## Stated goal
Copy verbatim the material from its first line to the line that holds "# left faint", including that line.

## Data section
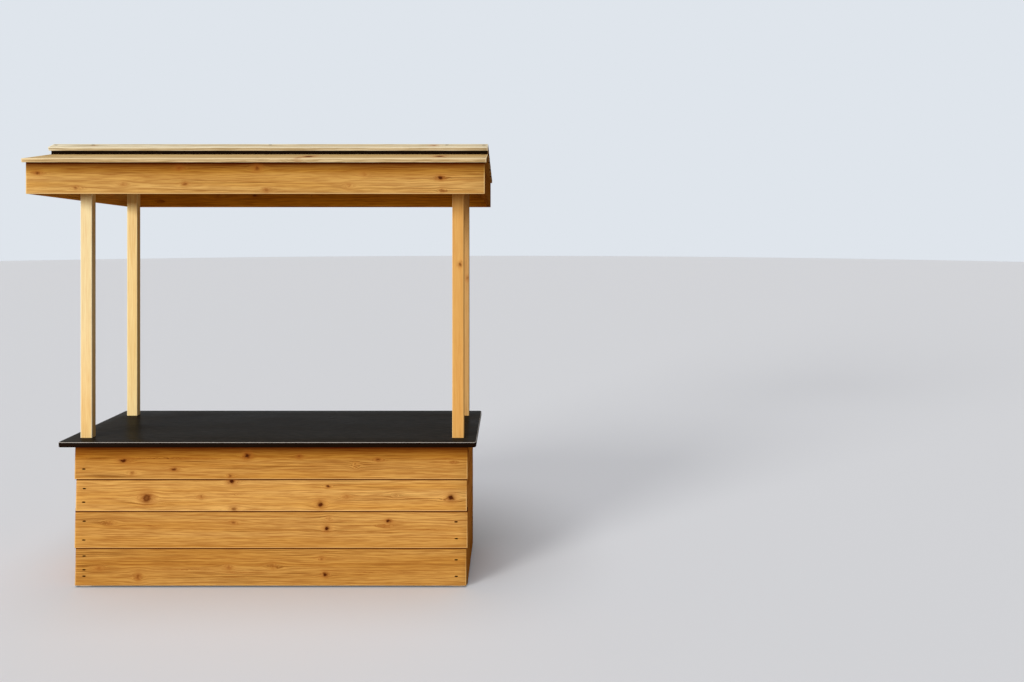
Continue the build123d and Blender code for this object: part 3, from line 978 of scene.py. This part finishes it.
# %% [markdown]
# ## The worktop
# The worktop is a chipboard slab under black laminate, with a black band glued round its
# edge. Its four corners are rounded, and it is cut out round the posts. The slab is a cube
# whose upright edges and rims are bevelled, and a boolean saws the post holes, because that
# is what a saw does. The laminate is nearly smooth, so it has a soft sheen, and wiping has
# left faint smears in its tone and its sheen.

# %% Worktop
CORNER_RADIUS = 18
RIM_RADIUS = 3
UNDER_RADIUS = 5
HOLE_CLEARANCE = 1
# A face of the rounded rim that looks up this much is painted pale, for wear and as a painted highlight
RUBBED_AND_HIGHLIT_SLOPE = 0.4
# A wiped smear is long one way, and a laminate's printed pores are finer than a millimetre,
# so they are drawn 4 mm across and 60 mm long. Both are given as how many fit in a metre.
SMEARS = (1.6, 7.0, 7.0)
PORES = (16.0, 240.0, 240.0)
PORE_SHARE = 0.6
SMEAR_SHARE = 0.4
LAMINATE_ROUGHNESS = (0.26, 0.4)
# A stronger reflection would mirror the pale background and turn the worktop grey
WORKTOP_SPECULAR = 0.004

laminate, tree, shader = new_material("satin_black_laminate")
where = add(tree, "TexCoord").outputs["Object"]
smear = add(tree, "Mapping", {"Vector": where, "Scale": SMEARS})
smear = add(tree, "TexNoise", {"Vector": smear, "Scale": 1.0, "Detail": 4.0, "Roughness": 0.6})
pores = add(tree, "Mapping", {"Vector": where, "Scale": PORES})
pores = add(tree, "TexNoise", {"Vector": pores, "Scale": 1.0, "Detail": 3.0})
pores = add(tree, "MapRange", {"Value": pores, "From Min": 0.4, "From Max": 0.65})
share = add(tree, "Math", {0: pores, 1: PORE_SHARE}, "MULTIPLY")
share = add(tree, "Math", {0: smear, 1: SMEAR_SHARE, 2: share}, "MULTIPLY_ADD")
tone = add(tree, "Mix", {"Factor": share, "A": linear("1c1812"), "B": linear("3b352c")}, data_type="RGBA")
tree.links.new(tone.outputs["Result"], shader.inputs["Base Color"])
sheen = add(tree, "MapRange", {"Value": smear, "From Min": 0.3, "From Max": 0.7,
                               "To Min": LAMINATE_ROUGHNESS[0], "To Max": LAMINATE_ROUGHNESS[1]})
tree.links.new(sheen.outputs["Result"], shader.inputs["Roughness"])
raised = add(tree, "Bump", {"Height": pores, "Strength": 0.15, "Distance": 0.1 * MM})
tree.links.new(raised.outputs["Normal"], shader.inputs["Normal"])
shader.inputs["Specular IOR Level"].default_value = WORKTOP_SPECULAR

low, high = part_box("worktop")
bm = bmesh.new()
block(bm, low, high)
upright = [e for e in bm.edges if abs(e.verts[0].co.z - e.verts[1].co.z) > 0.5 * (high.z - low.z)]
ease(bm, upright, CORNER_RADIUS * MM, 6)
for level, radius, steps in ((high.z, RIM_RADIUS, 4), (low.z, UNDER_RADIUS, 3)):
    ease(bm, [e for e in bm.edges if all(abs(v.co.z - level) < 0.1 * MM for v in e.verts)],
         radius * MM, steps)
worktop = to_object(bm, "worktop_slab")
bm = bmesh.new()
for side in ("front_left", "front_right", "rear_left", "rear_right"):
    post_low, post_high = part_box("post_" + side)
    play = Vector((HOLE_CLEARANCE, HOLE_CLEARANCE, 0)) * MM
    block(bm, (*(post_low - play).xy, low.z - 0.1), (*(post_high + play).xy, high.z + 0.1))
carve(worktop, to_object(bm, "cutter"))
for material in (laminate, simple["black_edge_band"], simple["rubbed_and_highlit_laminate_arris"]):
    worktop.data.materials.append(material)
for face in worktop.data.polygons:
    level = face.normal.z
    face.material_index = 0 if level > SQUARE_ON else 2 if level > RUBBED_AND_HIGHLIT_SLOPE else 1
smooth(worktop)
keep_piece(worktop, "worktop", "worktop")
print("worktop", [round(v / MM) for v in high - low], "mm with", len(worktop.data.polygons), "faces")

# %% [markdown]
# ## Bolts
# Under the roof each beam lies in a notch of its post, and two carriage bolts hold it
# there. A carriage bolt has a low dome outside, and a washer and a nut inside. The dome is
# a curve spun about the bolt's line. One bolt is made, then set at every place.

# %% Bolts
DOME = [(0, 5), (4, 4.5), (7.5, 3.1), (10, 1.1), (10.5, 0)]
SPIN_STEPS = 20
BOLT_RISES = (-20, 20)
INSIDE = [
    # Washer, nut and the bolt's own end: sides, radius, radius of its tip, thickness, how far
    # it starts from the wood
    (24, 12, 12, 2, 0),
    (6, 9.5, 9.5, 7, 2),
    (12, 4, 3, 6, 9),
]


def bolt(depth):
    """A bolt along Z in mm: its dome's foot at 0, and the wood's far face at -depth."""
    bm = bmesh.new()
    curve = [bm.verts.new((radius, 0, rise)) for radius, rise in DOME]
    edges = [bm.edges.new(pair) for pair in zip(curve, curve[1:])]
    bmesh.ops.spin(bm, geom=curve + edges, cent=(0, 0, 0), axis=(0, 0, 1), angle=math.tau,
                   steps=SPIN_STEPS, use_merge=True)
    bmesh.ops.remove_doubles(bm, verts=bm.verts, dist=0.01)
    rim = [e for e in bm.edges if e.is_boundary]
    bmesh.ops.contextual_create(bm, geom=rim)
    bmesh.ops.recalc_face_normals(bm, faces=bm.faces)
    for sides, radius, tip, thick, start in INSIDE:
        ring_place = Matrix.Translation((0, 0, -depth - start - thick / 2))
        bmesh.ops.create_cone(bm, cap_ends=True, segments=sides, radius1=tip, radius2=radius,
                              depth=thick, matrix=ring_place)
    return bm


bolts = bmesh.new()
for side, facing in (("front", FRONT), ("rear", REAR)):
    low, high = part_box("beam_" + side)
    post_low, post_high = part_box(f"post_{side}_right")
    outer, inner = (low.y, post_high.y) if facing is FRONT else (high.y, post_low.y)
    turn = UP.rotation_difference(facing).to_matrix()
    for end in (-1, 1):
        for rise in BOLT_RISES:
            one = bolt(abs(outer - inner) / MM)
            spot = Vector((end * post_line.x * MM, outer, (low.z + high.z) / 2 + rise * MM))
            one.transform(set_place(turn, spot))
            mesh = bpy.data.meshes.new("one_bolt")
            one.to_mesh(mesh)
            one.free()
            bolts.from_mesh(mesh)
            bpy.data.meshes.remove(mesh)
piece = small_parts(bolts, "carriage_bolts", "framing", "dull_zinc_plate")
smooth(piece)
print("8 carriage bolts with", len(piece.data.polygons), "faces")

# %% [markdown]
# ## Timber that keeps its CAD mesh
# Posts, rails, beams, rafters and gable boards have the right shape as they are, so they only get their pine.
# The pattern is solid, so the grain frame alone says which way each piece was sawn. The four posts came from
# different trunks: the left ones are nearly white, and the right ones are yellower, and their darker tints
# also paint the shade on the side away from the light. The front left post is painted with shade that deepens
# towards its foot. The right gable board is tinted much darker than the left one, which paints the shade on
# the side turned from the light.

# %% Dress the CAD timber
PLAIN = (1, 1, 1)
TIMBERS = [
    # node, finish, the way its widest back face looks, grain if not level, tint
    # The right posts' darker tints also paint the shade on the side away from the light
    ("post_front_left", "pale", REAR, UP, (1.03, 1.12, 1.12)),
    ("post_front_right", "pale", REAR, UP, (0.8, 0.57, 0.285)),
    ("post_rear_left", "pale", REAR, UP, (1.0, 0.99, 0.8)),
    ("post_rear_right", "pale", REAR, UP, (0.65, 0.49, 0.3)),
    ("rail_front", "sawn", REAR, None, PLAIN),
    ("rail_rear", "sawn", FRONT, None, PLAIN),
    ("rail_left", "sawn", RIGHT, None, PLAIN),
    ("rail_right", "sawn", LEFT, None, PLAIN),
    ("beam_front", "sawn", REAR, None, PLAIN),
    ("beam_rear", "sawn", FRONT, None, PLAIN),
    ("rafter_left", "sawn", RIGHT, None, PLAIN),
    ("rafter_middle", "sawn", RIGHT, None, PLAIN),
    ("rafter_right", "sawn", LEFT, None, PLAIN),
    # The right gable board's far darker tint paints the shade on the side turned from the light
    ("gable_board_left", "oiled", RIGHT, None, (1.15, 1.2, 1.15)),
    ("gable_board_right", "oiled", LEFT, None, (0.57, 0.44, 0.31)),
]
# Painted shade that deepens and warms down the front left post, towards the worktop
LENGTHWISE_SHADE = {"post_front_left": (420, -280, (0.92, 0.76, 0.55))}
timber_dice = random.Random(90)
for number, (node, finish, back, along, tint) in enumerate(TIMBERS):
    board = measure(node, back, along)
    seed = 100 + number
    pith = (timber_dice.uniform(-30, 30), -timber_dice.uniform(40, 90))
    wood = pine(board, f"{finish}_pine_{node}", finish, pith, timber_dice.uniform(-15, 15),
                knots_of(board, seed, 3), seed, tint, lengthwise_shade=LENGTHWISE_SHADE.get(node))
    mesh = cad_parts[node].data
    mesh.materials.clear()
    mesh.materials.append(wood)
print(len(TIMBERS), "pieces of CAD timber dressed")

low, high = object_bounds()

## Exercise response
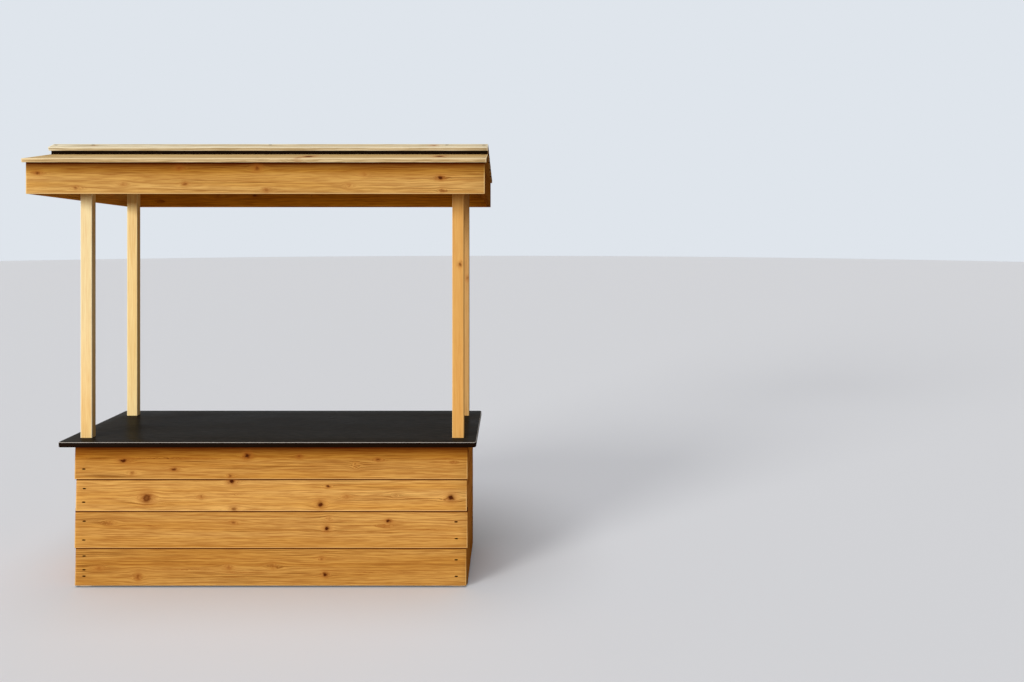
Continue the build123d and Blender code for this object: part 3, from line 978 of scene.py. This part finishes it.
# %% [markdown]
# ## The worktop
# The worktop is a chipboard slab under black laminate, with a black band glued round its
# edge. Its four corners are rounded, and it is cut out round the posts. The slab is a cube
# whose upright edges and rims are bevelled, and a boolean saws the post holes, because that
# is what a saw does. The laminate is nearly smooth, so it has a soft sheen, and wiping has
# left faint smears in its tone and its sheen.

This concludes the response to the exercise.